__Exercise objective__. Locate the lines of the listing below that hold "from", then copy each of them.
** BEGIN Data **
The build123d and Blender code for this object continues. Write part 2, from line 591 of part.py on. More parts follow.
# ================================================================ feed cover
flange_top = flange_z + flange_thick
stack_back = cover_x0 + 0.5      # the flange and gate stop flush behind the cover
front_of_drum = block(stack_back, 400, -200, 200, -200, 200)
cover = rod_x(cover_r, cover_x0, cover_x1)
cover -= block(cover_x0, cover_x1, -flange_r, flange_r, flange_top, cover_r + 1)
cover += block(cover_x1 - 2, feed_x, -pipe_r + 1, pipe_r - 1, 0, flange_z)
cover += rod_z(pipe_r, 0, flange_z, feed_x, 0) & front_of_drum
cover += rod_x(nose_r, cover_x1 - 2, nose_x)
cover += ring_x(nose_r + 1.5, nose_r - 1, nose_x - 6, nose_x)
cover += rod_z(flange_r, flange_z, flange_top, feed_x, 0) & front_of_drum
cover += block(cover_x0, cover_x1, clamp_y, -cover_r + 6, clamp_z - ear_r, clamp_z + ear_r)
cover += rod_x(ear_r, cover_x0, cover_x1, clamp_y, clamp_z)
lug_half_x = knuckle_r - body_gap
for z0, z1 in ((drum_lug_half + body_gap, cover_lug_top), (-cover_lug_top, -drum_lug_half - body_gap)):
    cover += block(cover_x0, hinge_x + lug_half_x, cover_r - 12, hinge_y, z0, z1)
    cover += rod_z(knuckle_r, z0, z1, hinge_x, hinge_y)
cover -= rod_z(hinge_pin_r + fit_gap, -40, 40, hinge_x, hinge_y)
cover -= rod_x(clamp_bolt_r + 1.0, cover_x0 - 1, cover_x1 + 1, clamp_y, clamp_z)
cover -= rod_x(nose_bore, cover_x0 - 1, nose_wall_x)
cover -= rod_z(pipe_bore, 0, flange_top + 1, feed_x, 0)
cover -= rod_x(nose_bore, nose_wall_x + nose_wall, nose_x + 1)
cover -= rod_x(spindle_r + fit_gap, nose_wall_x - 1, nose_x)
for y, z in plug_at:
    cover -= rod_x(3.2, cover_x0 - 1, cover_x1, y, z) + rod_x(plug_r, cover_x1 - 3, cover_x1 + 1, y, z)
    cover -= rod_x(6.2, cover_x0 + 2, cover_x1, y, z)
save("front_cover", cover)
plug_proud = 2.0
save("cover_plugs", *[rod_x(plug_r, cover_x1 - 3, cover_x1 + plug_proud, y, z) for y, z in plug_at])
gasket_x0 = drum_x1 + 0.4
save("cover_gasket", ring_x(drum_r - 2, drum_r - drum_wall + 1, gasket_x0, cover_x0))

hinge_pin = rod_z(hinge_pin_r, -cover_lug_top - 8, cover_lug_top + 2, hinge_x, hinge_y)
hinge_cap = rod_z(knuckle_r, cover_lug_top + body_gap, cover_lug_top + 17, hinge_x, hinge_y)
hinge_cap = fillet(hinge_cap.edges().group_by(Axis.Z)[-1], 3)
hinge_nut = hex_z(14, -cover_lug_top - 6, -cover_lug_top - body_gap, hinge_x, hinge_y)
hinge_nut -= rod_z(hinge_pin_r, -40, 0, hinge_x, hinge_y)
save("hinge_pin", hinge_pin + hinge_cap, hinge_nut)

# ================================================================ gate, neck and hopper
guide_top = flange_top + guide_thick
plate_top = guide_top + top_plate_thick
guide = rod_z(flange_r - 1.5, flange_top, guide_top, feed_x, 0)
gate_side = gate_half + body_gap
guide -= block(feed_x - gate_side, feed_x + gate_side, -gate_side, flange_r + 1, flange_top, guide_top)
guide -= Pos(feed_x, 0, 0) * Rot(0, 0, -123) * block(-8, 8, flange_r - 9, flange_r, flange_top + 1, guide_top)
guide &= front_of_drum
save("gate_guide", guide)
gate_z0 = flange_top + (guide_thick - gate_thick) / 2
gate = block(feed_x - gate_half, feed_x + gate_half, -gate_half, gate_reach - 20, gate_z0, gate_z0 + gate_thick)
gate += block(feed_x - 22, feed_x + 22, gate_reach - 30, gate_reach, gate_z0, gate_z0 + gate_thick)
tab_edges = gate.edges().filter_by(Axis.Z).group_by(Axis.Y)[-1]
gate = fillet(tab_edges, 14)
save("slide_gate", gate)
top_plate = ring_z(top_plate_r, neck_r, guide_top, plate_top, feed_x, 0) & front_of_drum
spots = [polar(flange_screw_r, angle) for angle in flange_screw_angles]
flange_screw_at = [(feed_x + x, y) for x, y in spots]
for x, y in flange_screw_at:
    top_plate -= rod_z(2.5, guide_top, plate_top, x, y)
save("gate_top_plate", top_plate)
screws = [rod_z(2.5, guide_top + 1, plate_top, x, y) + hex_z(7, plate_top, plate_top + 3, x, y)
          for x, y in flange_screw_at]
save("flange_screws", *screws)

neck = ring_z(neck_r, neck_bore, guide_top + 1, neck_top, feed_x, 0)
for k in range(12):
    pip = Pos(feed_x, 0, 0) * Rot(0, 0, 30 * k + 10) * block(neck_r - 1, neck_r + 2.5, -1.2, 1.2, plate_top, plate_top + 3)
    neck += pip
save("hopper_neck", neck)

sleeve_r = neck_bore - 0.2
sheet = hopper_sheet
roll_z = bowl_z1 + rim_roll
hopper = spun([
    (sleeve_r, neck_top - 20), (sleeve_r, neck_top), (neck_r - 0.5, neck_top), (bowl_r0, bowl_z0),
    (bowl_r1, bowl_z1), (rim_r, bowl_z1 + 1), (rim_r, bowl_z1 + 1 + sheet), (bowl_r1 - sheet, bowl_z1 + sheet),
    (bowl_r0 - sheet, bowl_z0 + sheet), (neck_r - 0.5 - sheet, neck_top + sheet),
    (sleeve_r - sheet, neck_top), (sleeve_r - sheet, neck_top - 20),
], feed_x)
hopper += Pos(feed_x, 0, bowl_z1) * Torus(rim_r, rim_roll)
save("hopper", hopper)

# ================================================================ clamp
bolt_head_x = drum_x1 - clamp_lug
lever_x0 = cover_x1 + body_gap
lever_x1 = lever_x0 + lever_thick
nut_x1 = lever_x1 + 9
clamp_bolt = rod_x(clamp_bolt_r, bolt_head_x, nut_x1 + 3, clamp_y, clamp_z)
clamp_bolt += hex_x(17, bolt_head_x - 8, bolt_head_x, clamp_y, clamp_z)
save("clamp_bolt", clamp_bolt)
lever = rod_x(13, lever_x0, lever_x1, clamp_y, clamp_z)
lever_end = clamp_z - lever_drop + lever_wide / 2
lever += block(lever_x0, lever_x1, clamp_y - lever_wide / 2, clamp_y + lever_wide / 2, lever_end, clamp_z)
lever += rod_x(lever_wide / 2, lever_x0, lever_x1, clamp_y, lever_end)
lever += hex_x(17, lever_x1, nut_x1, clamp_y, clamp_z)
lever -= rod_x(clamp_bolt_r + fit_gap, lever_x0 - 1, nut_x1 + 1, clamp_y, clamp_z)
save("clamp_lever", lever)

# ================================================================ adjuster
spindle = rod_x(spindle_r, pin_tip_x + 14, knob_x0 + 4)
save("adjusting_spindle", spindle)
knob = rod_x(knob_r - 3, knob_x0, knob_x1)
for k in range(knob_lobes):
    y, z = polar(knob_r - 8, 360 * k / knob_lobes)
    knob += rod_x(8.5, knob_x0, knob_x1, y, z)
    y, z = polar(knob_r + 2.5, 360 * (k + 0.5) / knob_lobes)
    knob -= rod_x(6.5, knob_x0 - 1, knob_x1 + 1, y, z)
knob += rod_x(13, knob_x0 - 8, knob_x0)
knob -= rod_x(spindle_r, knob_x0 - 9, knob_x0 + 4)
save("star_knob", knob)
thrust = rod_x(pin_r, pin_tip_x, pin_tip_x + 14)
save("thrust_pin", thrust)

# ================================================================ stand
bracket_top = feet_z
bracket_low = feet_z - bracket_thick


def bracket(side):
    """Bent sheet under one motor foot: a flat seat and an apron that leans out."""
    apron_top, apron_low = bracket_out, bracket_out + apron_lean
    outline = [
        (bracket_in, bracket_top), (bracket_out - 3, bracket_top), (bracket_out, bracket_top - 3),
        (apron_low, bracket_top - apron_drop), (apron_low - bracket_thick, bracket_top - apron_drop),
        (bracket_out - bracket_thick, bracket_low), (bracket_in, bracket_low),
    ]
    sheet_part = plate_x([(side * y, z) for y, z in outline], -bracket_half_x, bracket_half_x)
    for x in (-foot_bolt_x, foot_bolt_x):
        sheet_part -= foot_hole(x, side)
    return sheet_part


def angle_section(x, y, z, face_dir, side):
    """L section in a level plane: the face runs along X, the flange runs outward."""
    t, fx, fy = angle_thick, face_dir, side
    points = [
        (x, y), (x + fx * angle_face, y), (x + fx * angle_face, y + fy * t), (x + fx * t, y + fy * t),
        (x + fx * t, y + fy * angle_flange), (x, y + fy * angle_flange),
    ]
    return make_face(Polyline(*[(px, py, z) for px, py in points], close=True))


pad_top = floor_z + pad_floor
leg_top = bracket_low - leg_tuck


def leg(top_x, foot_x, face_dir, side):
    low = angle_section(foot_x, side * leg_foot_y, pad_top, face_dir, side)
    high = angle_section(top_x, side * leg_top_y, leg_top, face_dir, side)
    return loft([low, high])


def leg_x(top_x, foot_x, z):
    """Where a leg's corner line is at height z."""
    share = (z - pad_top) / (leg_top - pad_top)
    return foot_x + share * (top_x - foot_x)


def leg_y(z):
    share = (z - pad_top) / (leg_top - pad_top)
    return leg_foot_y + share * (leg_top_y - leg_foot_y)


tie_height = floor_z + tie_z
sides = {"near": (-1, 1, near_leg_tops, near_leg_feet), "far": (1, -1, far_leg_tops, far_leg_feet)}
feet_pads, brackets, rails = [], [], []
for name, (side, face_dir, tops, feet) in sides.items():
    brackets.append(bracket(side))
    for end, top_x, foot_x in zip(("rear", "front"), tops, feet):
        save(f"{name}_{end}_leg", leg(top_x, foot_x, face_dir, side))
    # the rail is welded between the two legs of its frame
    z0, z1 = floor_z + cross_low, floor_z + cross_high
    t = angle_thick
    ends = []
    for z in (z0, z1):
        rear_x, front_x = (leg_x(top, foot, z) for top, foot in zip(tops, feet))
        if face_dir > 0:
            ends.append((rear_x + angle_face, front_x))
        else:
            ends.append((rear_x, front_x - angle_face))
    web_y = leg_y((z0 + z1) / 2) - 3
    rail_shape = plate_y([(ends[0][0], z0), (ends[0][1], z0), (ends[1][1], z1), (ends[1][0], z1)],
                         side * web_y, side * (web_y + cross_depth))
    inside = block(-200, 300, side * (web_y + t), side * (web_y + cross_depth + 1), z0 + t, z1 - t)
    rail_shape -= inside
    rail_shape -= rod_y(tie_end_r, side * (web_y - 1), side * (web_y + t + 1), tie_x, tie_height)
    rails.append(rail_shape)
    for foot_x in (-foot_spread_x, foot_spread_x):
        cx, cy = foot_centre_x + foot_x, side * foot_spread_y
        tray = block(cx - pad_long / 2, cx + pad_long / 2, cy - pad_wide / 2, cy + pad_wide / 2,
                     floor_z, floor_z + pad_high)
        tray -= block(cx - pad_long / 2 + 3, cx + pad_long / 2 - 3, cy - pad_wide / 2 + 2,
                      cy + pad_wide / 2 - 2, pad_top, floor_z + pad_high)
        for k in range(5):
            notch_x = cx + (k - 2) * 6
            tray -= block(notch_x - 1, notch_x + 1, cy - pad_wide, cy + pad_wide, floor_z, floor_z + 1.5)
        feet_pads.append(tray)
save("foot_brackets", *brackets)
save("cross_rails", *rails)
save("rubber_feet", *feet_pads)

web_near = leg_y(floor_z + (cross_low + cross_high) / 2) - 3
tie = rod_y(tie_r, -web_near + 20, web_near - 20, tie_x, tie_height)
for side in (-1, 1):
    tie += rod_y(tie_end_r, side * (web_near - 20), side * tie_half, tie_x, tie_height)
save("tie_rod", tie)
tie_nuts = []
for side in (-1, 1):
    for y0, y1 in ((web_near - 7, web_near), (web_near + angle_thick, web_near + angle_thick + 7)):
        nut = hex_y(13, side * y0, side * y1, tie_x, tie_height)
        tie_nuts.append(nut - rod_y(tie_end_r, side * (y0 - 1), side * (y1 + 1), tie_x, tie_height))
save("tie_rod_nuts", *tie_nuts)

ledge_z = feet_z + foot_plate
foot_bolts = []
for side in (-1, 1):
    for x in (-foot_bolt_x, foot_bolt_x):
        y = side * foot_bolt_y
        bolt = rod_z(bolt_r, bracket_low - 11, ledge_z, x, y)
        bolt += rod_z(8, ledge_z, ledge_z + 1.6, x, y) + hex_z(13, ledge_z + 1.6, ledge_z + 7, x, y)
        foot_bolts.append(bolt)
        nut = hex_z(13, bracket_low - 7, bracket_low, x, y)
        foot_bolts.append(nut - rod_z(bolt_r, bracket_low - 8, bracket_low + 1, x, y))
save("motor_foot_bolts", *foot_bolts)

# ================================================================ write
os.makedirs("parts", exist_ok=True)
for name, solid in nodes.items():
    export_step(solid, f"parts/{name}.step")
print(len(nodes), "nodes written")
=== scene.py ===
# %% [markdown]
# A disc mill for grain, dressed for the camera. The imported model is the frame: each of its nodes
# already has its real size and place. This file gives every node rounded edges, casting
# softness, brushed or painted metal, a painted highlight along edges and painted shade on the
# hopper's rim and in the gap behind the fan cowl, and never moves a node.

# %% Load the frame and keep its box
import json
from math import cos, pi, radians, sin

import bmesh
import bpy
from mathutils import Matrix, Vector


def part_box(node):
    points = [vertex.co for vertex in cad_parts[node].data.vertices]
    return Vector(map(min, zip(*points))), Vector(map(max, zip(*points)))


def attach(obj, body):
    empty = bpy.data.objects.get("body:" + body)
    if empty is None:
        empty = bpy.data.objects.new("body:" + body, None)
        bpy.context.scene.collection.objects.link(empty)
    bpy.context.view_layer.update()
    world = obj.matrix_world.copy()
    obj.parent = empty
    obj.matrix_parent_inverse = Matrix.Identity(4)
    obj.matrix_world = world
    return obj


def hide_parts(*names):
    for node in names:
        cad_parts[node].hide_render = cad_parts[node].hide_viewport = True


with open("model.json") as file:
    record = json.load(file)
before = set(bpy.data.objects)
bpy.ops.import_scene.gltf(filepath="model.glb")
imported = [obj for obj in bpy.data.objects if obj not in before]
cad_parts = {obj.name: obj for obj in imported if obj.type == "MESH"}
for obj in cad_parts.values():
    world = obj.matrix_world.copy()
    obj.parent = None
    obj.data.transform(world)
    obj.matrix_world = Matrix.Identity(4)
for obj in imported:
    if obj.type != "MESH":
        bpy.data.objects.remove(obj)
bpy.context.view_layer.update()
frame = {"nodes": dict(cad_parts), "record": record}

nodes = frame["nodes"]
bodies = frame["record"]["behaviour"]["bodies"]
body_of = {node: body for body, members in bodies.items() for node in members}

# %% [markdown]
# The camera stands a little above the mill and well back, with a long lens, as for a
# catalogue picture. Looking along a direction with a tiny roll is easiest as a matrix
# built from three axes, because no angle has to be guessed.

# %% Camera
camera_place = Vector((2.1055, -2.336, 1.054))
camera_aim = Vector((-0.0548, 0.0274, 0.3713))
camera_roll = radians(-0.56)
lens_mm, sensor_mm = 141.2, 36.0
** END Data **
__Response for this exercise__.
The build123d and Blender code for this object continues. Write part 2, from line 591 of part.py on. More parts follow.
from math import cos, pi, radians, sin
from mathutils import Matrix, Vector
# built from three axes, because no angle has to be guessed.